**Exercise task**
Reproduce the lines from the one bearing "Continue the build123d" through the one bearing "RECESS_REACH = 0.62", inclusive. Copy them exactly; include no other line.

+-------+

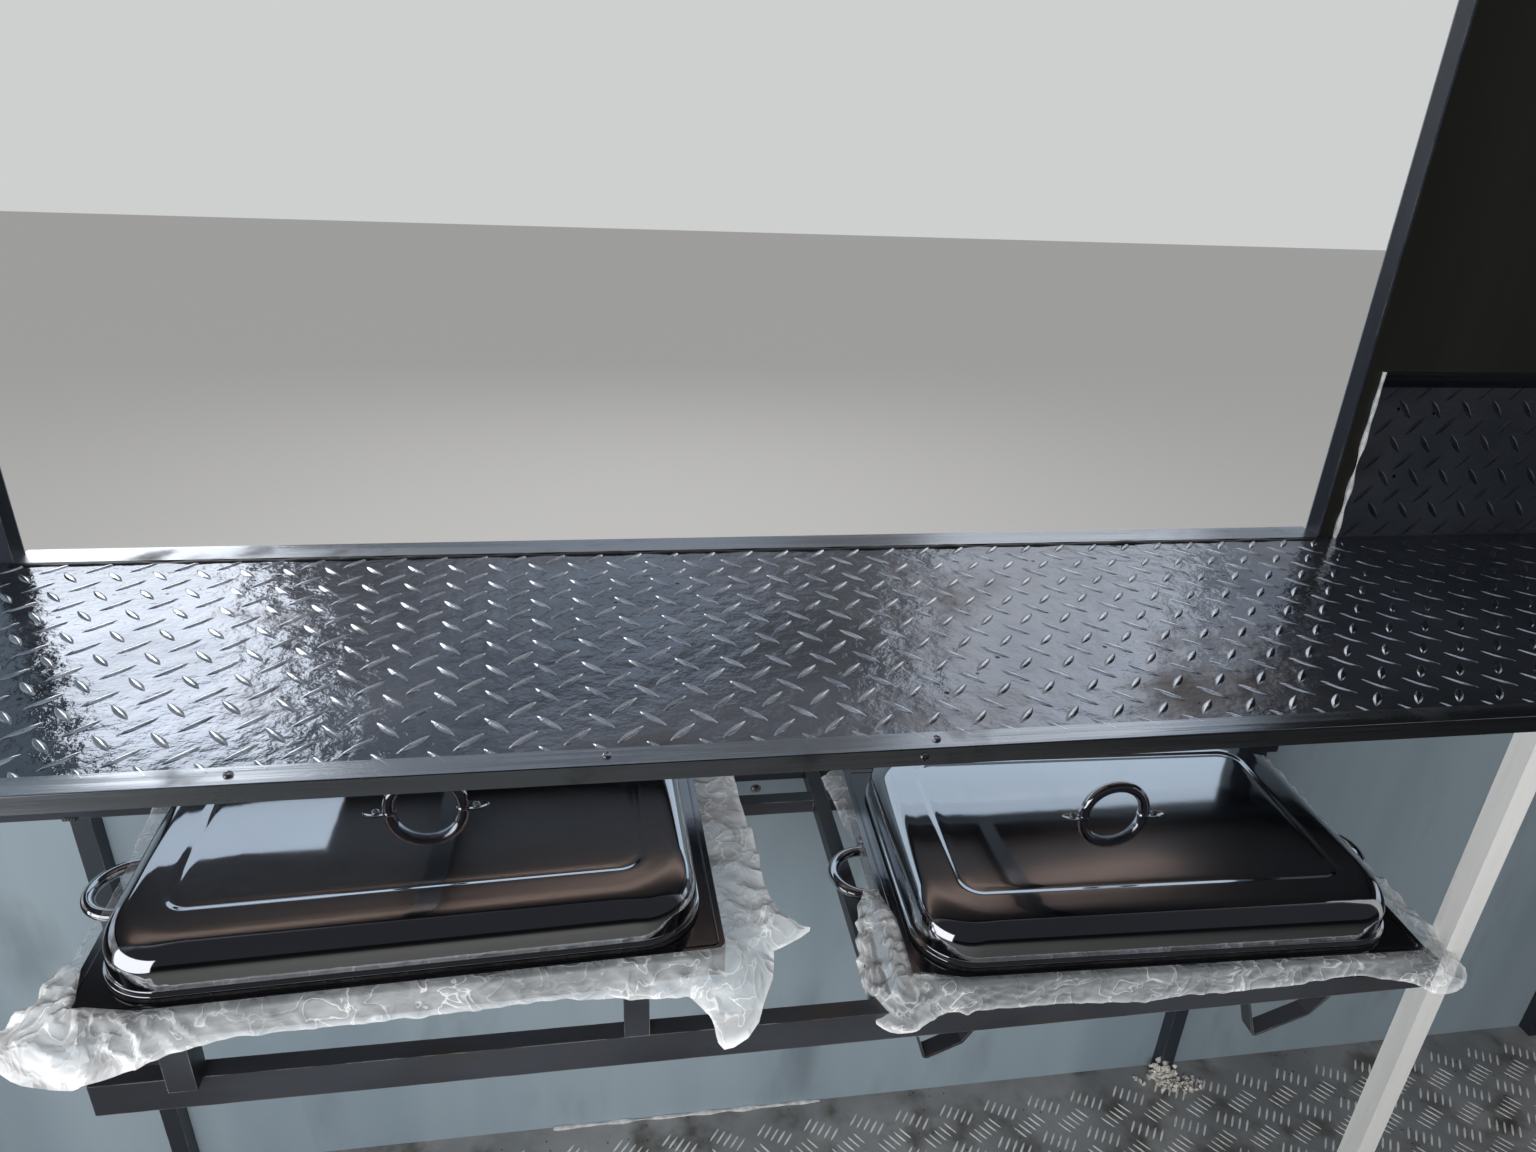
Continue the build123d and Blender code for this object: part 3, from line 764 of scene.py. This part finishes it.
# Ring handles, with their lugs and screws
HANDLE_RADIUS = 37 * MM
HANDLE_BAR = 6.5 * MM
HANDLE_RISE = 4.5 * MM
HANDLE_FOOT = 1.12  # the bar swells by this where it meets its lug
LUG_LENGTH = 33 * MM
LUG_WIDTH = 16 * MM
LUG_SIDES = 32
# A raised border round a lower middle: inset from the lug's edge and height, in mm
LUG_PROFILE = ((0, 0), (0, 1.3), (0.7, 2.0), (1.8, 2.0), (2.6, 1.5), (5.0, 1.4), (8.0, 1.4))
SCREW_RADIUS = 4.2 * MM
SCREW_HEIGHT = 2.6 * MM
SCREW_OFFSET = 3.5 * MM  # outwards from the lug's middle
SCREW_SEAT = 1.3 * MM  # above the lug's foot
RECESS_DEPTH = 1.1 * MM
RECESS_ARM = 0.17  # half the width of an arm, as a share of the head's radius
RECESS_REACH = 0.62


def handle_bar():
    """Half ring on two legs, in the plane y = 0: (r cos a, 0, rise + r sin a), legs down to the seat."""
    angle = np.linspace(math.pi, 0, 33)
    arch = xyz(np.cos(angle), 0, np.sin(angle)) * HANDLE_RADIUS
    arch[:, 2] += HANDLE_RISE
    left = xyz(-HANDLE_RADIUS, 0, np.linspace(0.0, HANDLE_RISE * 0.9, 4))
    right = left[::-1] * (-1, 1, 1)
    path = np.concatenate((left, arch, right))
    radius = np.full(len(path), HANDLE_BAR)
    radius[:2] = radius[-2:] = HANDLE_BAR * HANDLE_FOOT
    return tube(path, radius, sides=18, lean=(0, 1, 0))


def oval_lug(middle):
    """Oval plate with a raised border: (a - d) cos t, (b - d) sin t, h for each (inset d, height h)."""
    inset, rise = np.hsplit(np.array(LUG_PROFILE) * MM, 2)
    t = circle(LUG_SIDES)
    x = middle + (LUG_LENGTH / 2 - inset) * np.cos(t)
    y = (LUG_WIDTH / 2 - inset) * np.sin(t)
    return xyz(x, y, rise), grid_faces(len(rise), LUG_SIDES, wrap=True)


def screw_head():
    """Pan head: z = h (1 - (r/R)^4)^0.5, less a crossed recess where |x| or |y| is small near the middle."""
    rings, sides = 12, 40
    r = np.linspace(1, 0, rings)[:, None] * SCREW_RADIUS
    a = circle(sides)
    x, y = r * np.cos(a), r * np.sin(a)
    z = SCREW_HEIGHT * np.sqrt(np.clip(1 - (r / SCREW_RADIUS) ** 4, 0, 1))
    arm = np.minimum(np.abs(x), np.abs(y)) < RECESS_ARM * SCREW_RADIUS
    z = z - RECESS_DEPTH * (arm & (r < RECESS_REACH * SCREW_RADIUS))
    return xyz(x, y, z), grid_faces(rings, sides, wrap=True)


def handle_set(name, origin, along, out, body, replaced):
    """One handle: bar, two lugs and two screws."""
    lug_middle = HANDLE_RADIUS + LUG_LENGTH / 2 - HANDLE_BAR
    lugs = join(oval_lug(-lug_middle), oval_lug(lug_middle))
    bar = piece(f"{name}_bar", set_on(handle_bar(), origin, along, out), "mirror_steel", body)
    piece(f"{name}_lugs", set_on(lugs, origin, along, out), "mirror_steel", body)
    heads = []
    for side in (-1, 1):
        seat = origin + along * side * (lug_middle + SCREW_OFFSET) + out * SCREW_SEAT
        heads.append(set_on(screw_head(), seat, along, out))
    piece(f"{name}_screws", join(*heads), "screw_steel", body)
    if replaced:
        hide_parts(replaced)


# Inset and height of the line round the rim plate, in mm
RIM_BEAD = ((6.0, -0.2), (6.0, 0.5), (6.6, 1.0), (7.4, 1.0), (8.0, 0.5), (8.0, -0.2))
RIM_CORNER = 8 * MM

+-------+

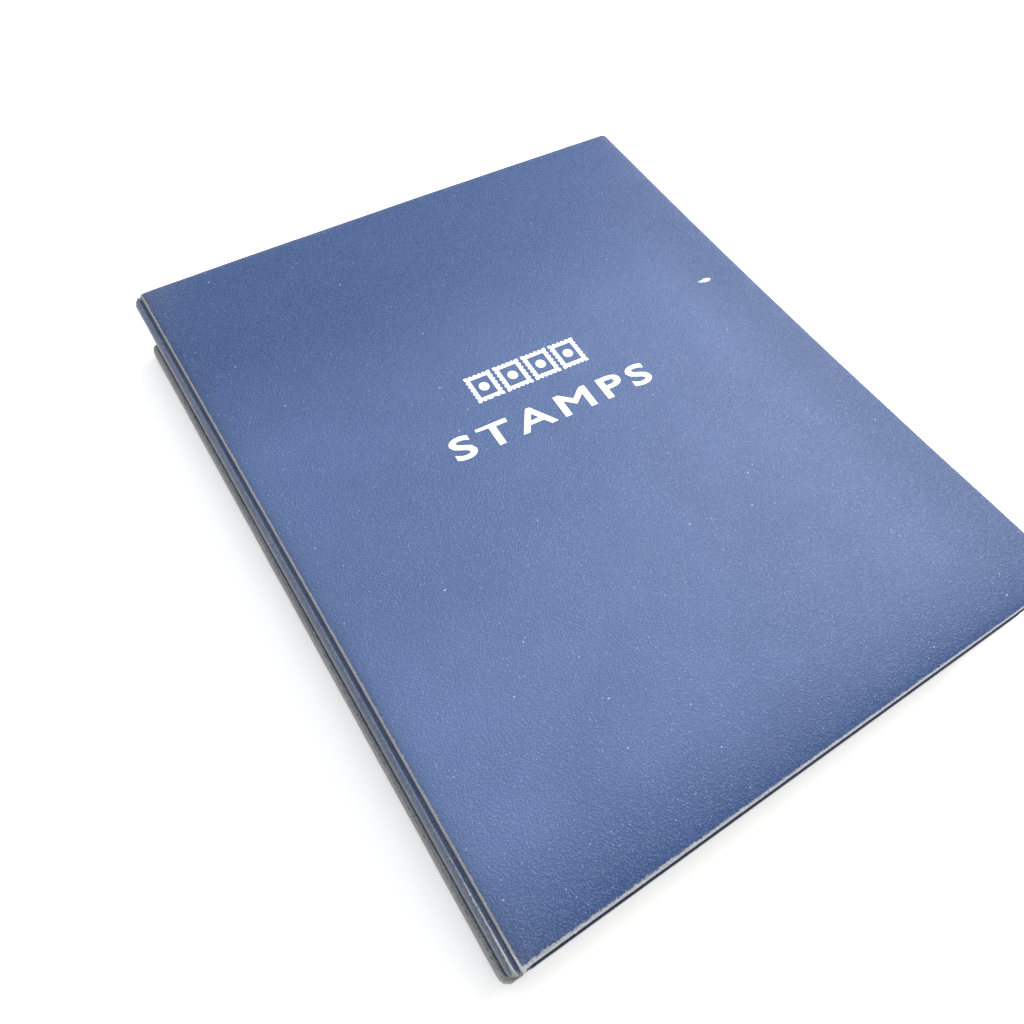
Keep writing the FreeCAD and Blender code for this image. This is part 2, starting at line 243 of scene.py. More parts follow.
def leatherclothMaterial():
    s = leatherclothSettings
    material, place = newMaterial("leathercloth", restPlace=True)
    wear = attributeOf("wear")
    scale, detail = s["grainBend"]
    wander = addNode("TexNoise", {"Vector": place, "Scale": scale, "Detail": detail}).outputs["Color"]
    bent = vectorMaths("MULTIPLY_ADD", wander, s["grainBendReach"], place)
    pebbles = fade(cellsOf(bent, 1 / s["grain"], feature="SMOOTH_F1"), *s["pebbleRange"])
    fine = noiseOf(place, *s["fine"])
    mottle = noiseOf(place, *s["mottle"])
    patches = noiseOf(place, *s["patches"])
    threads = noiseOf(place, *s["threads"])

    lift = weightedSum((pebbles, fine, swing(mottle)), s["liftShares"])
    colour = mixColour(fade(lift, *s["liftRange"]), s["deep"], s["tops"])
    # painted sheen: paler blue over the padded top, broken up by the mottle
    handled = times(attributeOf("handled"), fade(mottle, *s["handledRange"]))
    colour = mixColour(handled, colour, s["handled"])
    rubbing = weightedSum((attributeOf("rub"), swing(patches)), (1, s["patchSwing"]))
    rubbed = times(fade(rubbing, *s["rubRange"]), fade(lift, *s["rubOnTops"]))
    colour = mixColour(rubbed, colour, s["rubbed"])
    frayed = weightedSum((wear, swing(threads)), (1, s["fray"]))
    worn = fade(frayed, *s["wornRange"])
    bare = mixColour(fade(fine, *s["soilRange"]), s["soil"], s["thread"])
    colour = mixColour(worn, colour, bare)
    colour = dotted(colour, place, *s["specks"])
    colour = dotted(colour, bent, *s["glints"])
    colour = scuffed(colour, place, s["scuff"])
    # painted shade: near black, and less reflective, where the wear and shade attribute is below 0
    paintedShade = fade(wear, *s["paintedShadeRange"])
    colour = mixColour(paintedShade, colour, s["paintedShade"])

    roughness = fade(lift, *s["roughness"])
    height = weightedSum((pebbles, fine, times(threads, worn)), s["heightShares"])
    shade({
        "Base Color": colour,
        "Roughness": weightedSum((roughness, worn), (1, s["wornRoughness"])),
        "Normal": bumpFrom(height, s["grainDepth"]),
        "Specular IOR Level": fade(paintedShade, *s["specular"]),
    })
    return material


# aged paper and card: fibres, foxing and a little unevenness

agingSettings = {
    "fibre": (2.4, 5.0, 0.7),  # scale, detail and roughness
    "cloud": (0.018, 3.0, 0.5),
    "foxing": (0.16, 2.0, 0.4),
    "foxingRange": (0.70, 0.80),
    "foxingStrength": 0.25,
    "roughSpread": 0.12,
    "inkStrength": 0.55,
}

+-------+

**Written answer**
Continue the build123d and Blender code for this object: part 3, from line 764 of scene.py. This part finishes it.
# Ring handles, with their lugs and screws
HANDLE_RADIUS = 37 * MM
HANDLE_BAR = 6.5 * MM
HANDLE_RISE = 4.5 * MM
HANDLE_FOOT = 1.12  # the bar swells by this where it meets its lug
LUG_LENGTH = 33 * MM
LUG_WIDTH = 16 * MM
LUG_SIDES = 32
# A raised border round a lower middle: inset from the lug's edge and height, in mm
LUG_PROFILE = ((0, 0), (0, 1.3), (0.7, 2.0), (1.8, 2.0), (2.6, 1.5), (5.0, 1.4), (8.0, 1.4))
SCREW_RADIUS = 4.2 * MM
SCREW_HEIGHT = 2.6 * MM
SCREW_OFFSET = 3.5 * MM  # outwards from the lug's middle
SCREW_SEAT = 1.3 * MM  # above the lug's foot
RECESS_DEPTH = 1.1 * MM
RECESS_ARM = 0.17  # half the width of an arm, as a share of the head's radius
RECESS_REACH = 0.62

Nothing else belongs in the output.